= DO THIS =
In the listing below, locate the line that contains "piece in pieces])" and the line that contains "SENSOR_WIDTH = 36". Restate word for word those two lines and every line between them, and nothing else.

= GIVEN DATA =
^^^^^^^^^^^^^^^^

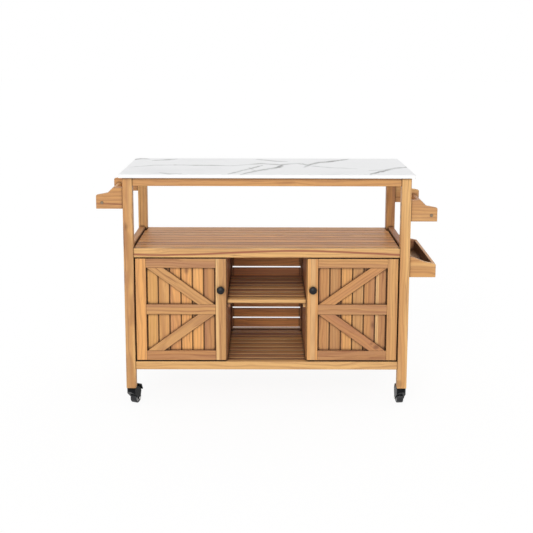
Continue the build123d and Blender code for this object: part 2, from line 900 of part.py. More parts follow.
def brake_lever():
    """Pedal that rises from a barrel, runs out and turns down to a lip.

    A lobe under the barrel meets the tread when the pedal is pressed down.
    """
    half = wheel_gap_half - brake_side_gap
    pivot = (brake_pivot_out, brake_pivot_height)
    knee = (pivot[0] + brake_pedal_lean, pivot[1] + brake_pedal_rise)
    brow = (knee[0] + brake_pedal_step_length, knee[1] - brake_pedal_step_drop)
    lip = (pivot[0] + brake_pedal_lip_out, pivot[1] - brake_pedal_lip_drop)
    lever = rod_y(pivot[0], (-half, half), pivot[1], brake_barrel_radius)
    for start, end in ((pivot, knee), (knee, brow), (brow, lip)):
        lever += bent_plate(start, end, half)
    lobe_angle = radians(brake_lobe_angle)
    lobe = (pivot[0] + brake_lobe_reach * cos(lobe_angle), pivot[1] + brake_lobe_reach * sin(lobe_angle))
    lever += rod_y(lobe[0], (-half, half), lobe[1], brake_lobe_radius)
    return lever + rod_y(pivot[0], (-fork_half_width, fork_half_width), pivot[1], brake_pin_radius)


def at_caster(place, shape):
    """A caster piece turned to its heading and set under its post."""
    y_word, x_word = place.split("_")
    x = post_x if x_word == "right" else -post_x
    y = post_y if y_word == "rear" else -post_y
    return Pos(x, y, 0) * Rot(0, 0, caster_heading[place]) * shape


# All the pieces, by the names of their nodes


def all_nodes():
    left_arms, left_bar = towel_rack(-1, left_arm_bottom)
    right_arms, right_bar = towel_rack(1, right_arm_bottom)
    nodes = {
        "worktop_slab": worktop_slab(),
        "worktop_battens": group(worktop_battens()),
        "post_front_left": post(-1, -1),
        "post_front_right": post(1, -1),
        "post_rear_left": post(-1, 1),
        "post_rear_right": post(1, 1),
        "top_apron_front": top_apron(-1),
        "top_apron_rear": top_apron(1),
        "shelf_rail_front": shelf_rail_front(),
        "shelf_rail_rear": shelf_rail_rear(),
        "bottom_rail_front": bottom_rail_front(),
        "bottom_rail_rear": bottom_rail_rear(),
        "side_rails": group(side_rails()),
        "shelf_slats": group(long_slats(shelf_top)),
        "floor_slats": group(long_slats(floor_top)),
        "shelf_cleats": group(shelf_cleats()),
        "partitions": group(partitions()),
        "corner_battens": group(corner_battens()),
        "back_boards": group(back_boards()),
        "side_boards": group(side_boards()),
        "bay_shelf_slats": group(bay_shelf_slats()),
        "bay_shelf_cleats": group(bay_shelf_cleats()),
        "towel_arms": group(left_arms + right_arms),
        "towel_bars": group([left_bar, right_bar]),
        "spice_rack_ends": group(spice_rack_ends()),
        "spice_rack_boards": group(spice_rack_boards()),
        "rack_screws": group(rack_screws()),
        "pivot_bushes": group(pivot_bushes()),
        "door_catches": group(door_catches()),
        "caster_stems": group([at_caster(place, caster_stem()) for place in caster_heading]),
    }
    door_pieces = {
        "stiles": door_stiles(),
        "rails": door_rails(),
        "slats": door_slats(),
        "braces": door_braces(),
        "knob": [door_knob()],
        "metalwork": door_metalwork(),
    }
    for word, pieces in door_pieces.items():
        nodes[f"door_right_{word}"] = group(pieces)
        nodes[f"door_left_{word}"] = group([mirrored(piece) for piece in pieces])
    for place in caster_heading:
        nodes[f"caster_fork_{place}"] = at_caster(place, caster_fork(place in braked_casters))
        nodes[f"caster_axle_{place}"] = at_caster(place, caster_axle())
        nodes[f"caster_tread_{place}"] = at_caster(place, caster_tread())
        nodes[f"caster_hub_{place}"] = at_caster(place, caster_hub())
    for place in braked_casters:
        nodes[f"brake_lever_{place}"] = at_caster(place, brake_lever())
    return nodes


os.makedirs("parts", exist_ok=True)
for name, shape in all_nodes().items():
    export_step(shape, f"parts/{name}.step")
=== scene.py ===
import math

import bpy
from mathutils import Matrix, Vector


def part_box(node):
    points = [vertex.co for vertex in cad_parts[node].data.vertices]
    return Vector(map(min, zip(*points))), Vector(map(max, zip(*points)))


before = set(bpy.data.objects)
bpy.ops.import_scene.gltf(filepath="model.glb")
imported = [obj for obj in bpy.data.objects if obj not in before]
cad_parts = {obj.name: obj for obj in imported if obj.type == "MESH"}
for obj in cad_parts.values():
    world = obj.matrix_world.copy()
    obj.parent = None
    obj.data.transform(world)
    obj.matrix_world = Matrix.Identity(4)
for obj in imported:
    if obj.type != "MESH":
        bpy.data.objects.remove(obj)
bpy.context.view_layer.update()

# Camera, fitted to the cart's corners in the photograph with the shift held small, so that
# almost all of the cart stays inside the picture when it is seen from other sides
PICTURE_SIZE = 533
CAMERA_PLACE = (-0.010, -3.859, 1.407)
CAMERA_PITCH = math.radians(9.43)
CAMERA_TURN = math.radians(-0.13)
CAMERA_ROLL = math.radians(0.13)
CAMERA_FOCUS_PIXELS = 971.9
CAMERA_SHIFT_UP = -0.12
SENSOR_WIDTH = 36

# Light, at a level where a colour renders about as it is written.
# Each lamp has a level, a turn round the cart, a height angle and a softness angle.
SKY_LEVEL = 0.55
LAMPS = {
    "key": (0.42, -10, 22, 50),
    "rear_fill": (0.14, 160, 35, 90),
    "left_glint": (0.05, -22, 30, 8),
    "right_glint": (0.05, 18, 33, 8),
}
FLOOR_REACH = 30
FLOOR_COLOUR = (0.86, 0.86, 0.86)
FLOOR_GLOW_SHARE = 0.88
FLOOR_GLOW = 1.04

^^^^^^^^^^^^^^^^

= RESULT =
        nodes[f"door_left_{word}"] = group([mirrored(piece) for piece in pieces])
    for place in caster_heading:
        nodes[f"caster_fork_{place}"] = at_caster(place, caster_fork(place in braked_casters))
        nodes[f"caster_axle_{place}"] = at_caster(place, caster_axle())
        nodes[f"caster_tread_{place}"] = at_caster(place, caster_tread())
        nodes[f"caster_hub_{place}"] = at_caster(place, caster_hub())
    for place in braked_casters:
        nodes[f"brake_lever_{place}"] = at_caster(place, brake_lever())
    return nodes


os.makedirs("parts", exist_ok=True)
for name, shape in all_nodes().items():
    export_step(shape, f"parts/{name}.step")
=== scene.py ===
import math

import bpy
from mathutils import Matrix, Vector


def part_box(node):
    points = [vertex.co for vertex in cad_parts[node].data.vertices]
    return Vector(map(min, zip(*points))), Vector(map(max, zip(*points)))


before = set(bpy.data.objects)
bpy.ops.import_scene.gltf(filepath="model.glb")
imported = [obj for obj in bpy.data.objects if obj not in before]
cad_parts = {obj.name: obj for obj in imported if obj.type == "MESH"}
for obj in cad_parts.values():
    world = obj.matrix_world.copy()
    obj.parent = None
    obj.data.transform(world)
    obj.matrix_world = Matrix.Identity(4)
for obj in imported:
    if obj.type != "MESH":
        bpy.data.objects.remove(obj)
bpy.context.view_layer.update()

# Camera, fitted to the cart's corners in the photograph with the shift held small, so that
# almost all of the cart stays inside the picture when it is seen from other sides
PICTURE_SIZE = 533
CAMERA_PLACE = (-0.010, -3.859, 1.407)
CAMERA_PITCH = math.radians(9.43)
CAMERA_TURN = math.radians(-0.13)
CAMERA_ROLL = math.radians(0.13)
CAMERA_FOCUS_PIXELS = 971.9
CAMERA_SHIFT_UP = -0.12
SENSOR_WIDTH = 36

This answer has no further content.